Thursday afternoon I went to a talk in the English department about Wicked and queer relationships and girl bonding. Interesting, and often very persuasive. I also enjoyed the chance to be of genuine use, when I pointed out that the ending of the show is taken directly from West Side Story, which scored me a nice little chat with the presenter afterwards. Her first words were, "So I take it you're a musicologist." Apparently it shows, and apparently it has purpose outside our department

Friday afternoon was the opening event, a lecture given by Bonnie Wade on contemporary Japanese composing, which I will say is one of the best talks I've ever attended. Not only is she bright and engaging, but her work was not just fascinating, but relevant on so many levels. It spoke to issues of whether Western music is Japanese (it is, she says, since they grow up with it), to whether traditional can be modern (it can), to intersections of industry, politics, and music in funding, in short, the perfect way to open a weekend about musicology and ethnomusicolgy (I was glad to see a couple composer friends of mine in the audience too).

Now, on to the weekend. It's always a bizarre sort of thing. I remember distinctly the almost surreal string of trying to answer the same questions in subtly different ways, of trying to mark myself off as engaging, bright, grounded, serious, personable, and unique-but-not-in-a-bad-way. It's hard. And the fact that the weekend is so centered around their future, interests, and the same old questions makes me wonder how much of the real them I'm starting to see, and how much of a school trying to sell itself they're getting. That said, when we had the Friday night, post-lecture grad student party, I was immensely happy. We joked, laughed, shouted at each other, and gave what may be the most real moment. The unguarded camaraderie is one of the strengths of the students here, the fact that I really do feel like we bond well, enjoy each other, laugh, and get to know people outside of class. It struck me as bizarrely real in the middle of a cautiously crafted weekend (on both sides). Thinking back to my own time, I remember my best moments were with the other recruits, talking about non-music things. We weren't impressing or being impressed, we were just talking. That's what I try to keep in mind at conferences, in class, around campus, that musicology is what we all do, but it's not all we do, or all of who we are. And when it becomes everything, it gets strangely impersonal and uninvolving.

Tuesday, March 4, 2008

I Break For Music

Last week was our spring break (for the record, we're getting lots of snow today, so something is wrong here). Some of my colleagues enjoyed trips here and there, and several went to the Society for American Music meaning down in San Antonio, I stuck it out in wintry Ann Arbor, prepping for my special field exam. What this means is I spent hours upon hours in the music library, with CDs and the Grove Dictionary of Music. I learned that Leonard Bernstein, at the tender age of 27, conducted the premiere of Peter Grimes. I heard music I've meant to hear but have somehow avoided until now (like Roger Sessions).

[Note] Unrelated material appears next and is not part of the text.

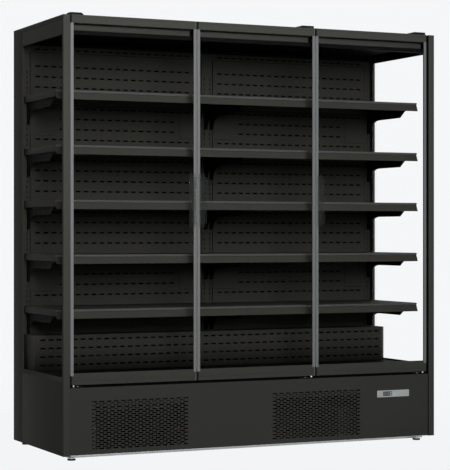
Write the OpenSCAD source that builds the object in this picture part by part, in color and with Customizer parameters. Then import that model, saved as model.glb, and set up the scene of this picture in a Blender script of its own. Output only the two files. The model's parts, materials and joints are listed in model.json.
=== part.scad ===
// Glass door display chiller with three hinged glass doors, glazed end walls,
// two bays of shelves and a refrigeration unit in the base. Millimetres, +Z up.
// The front of the cabinet faces -Y and the origin is on the floor, under the middle.

/* [Cabinet] */
// Width over both end walls
width = 1935; // [1800:5:2100]
// Depth of the end walls
depth = 710; // [680:5:900]
// Height of the end walls above the levelling feet
wall_height = 1975; // [1950:5:2150]
// Height of the levelling feet
foot_height = 20; // [16:1:60]
// Thickness of the end walls
wall_t = 10; // [9:1:14]
// Width of the front posts
post_w = 31; // [24:1:50]
// Depth of the front posts
post_d = 18; // [14:1:30]
// Depth of the rear posts
rear_post_d = 130; // [80:5:180]
// Height of the cap strip on each end wall
cap_h = 21; // [10:1:30]
// Height of the band between the cap and the side glass
band_h = 66; // [40:1:80]
// Height of the rail under the side glass
side_rail_h = 20; // [10:1:40]
// Height of the closed panel at the bottom of each end wall
side_panel_h = 332; // [250:2:345]
// Thickness of the side glass
side_glass_t = 7; // [4:1:8]
// Thickness of the insulated back wall
back_t = 60; // [40:5:80]
// Thickness of the insulated roof
roof_t = 35; // [25:1:37]

/* [Doors] */
// Distance of the door fronts behind the front posts
door_recess = 11; // [6:1:16]
// Thickness of a door
door_t = 24; // [22:1:32]
// Gap between neighbouring doors
door_gap = 4; // [4:0.5:8]
// Gap between an outer door and its front post
door_side_gap = 7; // [5:0.5:12]
// Gap between the ledge and the underside of the doors
door_lift = 10.5; // [8:0.5:20]
// How far the doors stand above the end walls
door_over = 2.5; // [0:0.5:6]
// Height of the rail at the top of a door
top_rail_h = 37; // [25:1:60]
// Height of the rail at the bottom of a door
bottom_rail_h = 52; // [30:1:80]
// Width of the light metal edge along each side of the glass
edge_w = 14; // [10:1:24]
// Wall thickness of the metal edge
edge_wall = 2; // [1:0.25:3]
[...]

But I learned something else about music, or at least was reminded. By the end of the week, it was easy to start feeling like this was just a rote exercise: listen for the general details, remember a few things, and move on. Friday night I came home from the week, and went off to the Dawn Dance, Ann Arbor's annual folk dance weekend. And the music was fantastic, the sort that makes an entire room simultaneously wake up. Sitting around, listening to this music on headphones and trying to take notes in a certain way is just missing the music, the cliff-notes version. It's the same reason I hate reading on a schedule; you miss the words in the search for the point. And so I closed the week re-remembering what I may have forgotten. The reason I'm doing this is those moments where the music takes over, and there's nothing else to take away from it. You can't even relive it, the only option is to keep listening for that next moment.